Les descriptions de la nature ont, dans les Entretiens de M. de Lamartine, une magnificence qui rappelle son beau Voyage en Orient. Voici, par exemple, un tableau des côtes de la Syrie qui ne parle pas seulement aux yeux, mais où toutes les voix de la nature, trouvant leur écho harmonieux dans l'âme du poëte, deviennent distinctes à l'oreille même du lecteur.

Le silence est interrompu tout à coup par le gosier éclatant d'un bulbul, rossignol de l'Asie, qui entonne sans exorde sa mélodie aérienne dans les ténèbres, sur un rameau du térébinthe.
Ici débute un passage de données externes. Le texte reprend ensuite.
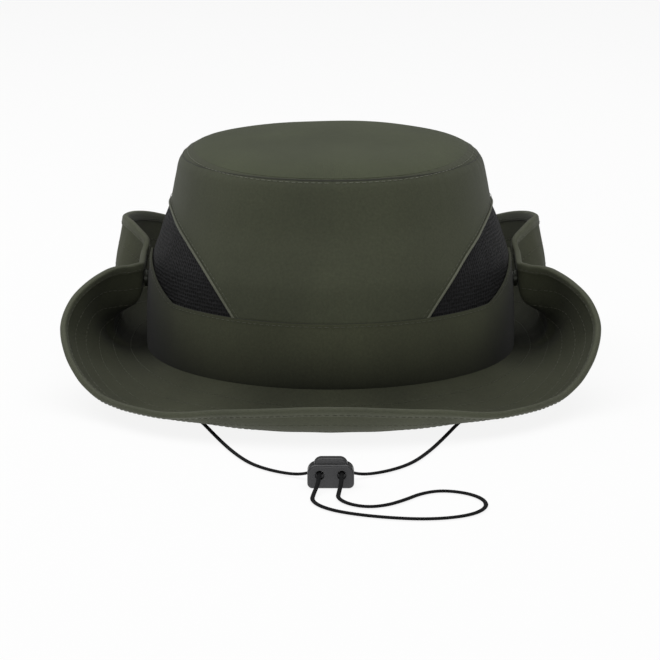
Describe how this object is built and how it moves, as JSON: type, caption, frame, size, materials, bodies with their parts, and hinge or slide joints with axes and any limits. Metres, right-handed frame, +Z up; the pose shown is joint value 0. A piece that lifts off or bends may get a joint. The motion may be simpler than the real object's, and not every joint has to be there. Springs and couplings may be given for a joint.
{
  "type": "boonie hat",
  "caption": "Wide-brimmed cloth sun hat with mesh side vents, brim sides that snap up to the crown, a chin cord and a sprung cord lock.",
  "frame": {"origin": "middle of the hat's footprint, on the surface that it stands on", "axes": "+Z up, -Y towards the hat's front, +X towards the wearer's left side, which is on the right when the front is seen"},
  "size_m": [0.2538, 0.4314, 0.118],
  "materials": {
    "cloth_green": "woven polyester, matt with a faint sheen",
    "cloth_tip": "the same cloth, facing the light",
    "mesh_black": "knitted mesh, matt",
    "piping": "narrow bound edge",
    "binding": "folded tape",
    "sweat_cloth": "soft inner cloth",
    "interlining": "felt, matt",
    "label_cloth": "blank satin tape",
    "snap_metal": "satin painted",
    "cord_black": "braided",
    "lock_plastic": "satin moulded",
    "spring_steel": "plain"
  },
  "bodies": {
    "hat": {"crown_tip": "cloth_tip", "front_panel": "cloth_green", "back_panel": "cloth_green", "mesh_vent_left": "mesh_black", "mesh_vent_right": "mesh_black", "vent_piping_left": "piping", "vent_piping_right": "piping", "crown_band": "cloth_green", "tip_seam_tape": "sweat_cloth", "sweatband": "sweat_cloth", "size_label": "label_cloth", "brim_top_ply": "cloth_green", "brim_interlining": "interlining", "brim_under_ply": "cloth_green", "binding_front": "binding", "binding_back": "binding", "snap_stud_left": "snap_metal", "snap_stud_right": "snap_metal", "snap_post_left": "snap_metal", "snap_post_right": "snap_metal", "cord_anchor_left": "cord_black", "cord_anchor_right": "cord_black", "chin_cord": "cord_black", "lock_body": "lock_plastic", "lock_spring": "spring_steel"},
    "left_side": {"left_side_top_ply": "cloth_green", "left_side_interlining": "interlining", "left_side_under_ply": "cloth_green", "left_side_binding": "binding", "snap_socket_left": "snap_metal", "snap_cap_left": "snap_metal"},
    "right_side": {"right_side_top_ply": "cloth_green", "right_side_interlining": "interlining", "right_side_under_ply": "cloth_green", "right_side_binding": "binding", "snap_socket_right": "snap_metal", "snap_cap_right": "snap_metal"},
    "lock_button": {"lock_plunger": "lock_plastic"}
  },
  "joints": [
    {"name": "left_side_opens", "type": "hinge", "parent": "hat", "child": "left_side", "pos_m": [-0.115, 0, 0.028], "axis": [0, -1, 0], "range_deg": [0, 100]},
    {"name": "right_side_opens", "type": "hinge", "parent": "hat", "child": "right_side", "pos_m": [0.115, 0, 0.028], "axis": [0, 1, 0], "range_deg": [0, 100]},
    {"name": "lock_button_press", "type": "slide", "parent": "hat", "child": "lock_button", "axis": [0, 0, -1], "range_m": [0, 0.0016], "stiffness_N_per_m": 1200, "springref_m": -0.001}
  ]
}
A ce signal, toute la nature inanimée, comme un orchestre lui répond. Le vent, endormi dans les bois et sur la mer, parcourt en s'éveillant peu à peu toutes les gammes de ses instruments; il siffle entre les cordages des mâts et des vergues dépouillés de toiles, des barques de pêcheurs à l'ancre dans l'anse du rivage; il petille dans l'écume légère qui commence à franger la crête des flots; il gronde avec les lourdes lames qui s'amoncellent sur la pleine mer; il tonne avec les neuvièmes vagues qui couvrent par intervalle le cap

ruisselant de leur écume; il s'interrompt pendant les repos de la mer qui semble battre, par le rhythme de ses cadences, la mesure du concert des éléments; l'oreille entend plus près d'elle, dans la vallée, les gazouillements du ruisseau grossi par la fonte des neiges du Liban. Les cascades sément les flocons d'écume sur l'herbe de ses rives; elles plient à peine les roseaux de son lit en approchant de son embouchure. Les feuilles dentelées du pin parasol, tantôt secouées, tantôt caressées par le vent de mer, rendent des hurlements, des gémissements, des plaintes inarticulées, des soupirs, des respirations et des aspirations mélodieuses qui parcourent en un instant toutes les notes de l'air, et qui font rendre à l'âme, par consonnance, toutes les notes de la sensation, depuis l'infini des bruits jusqu'à l'infini des silences.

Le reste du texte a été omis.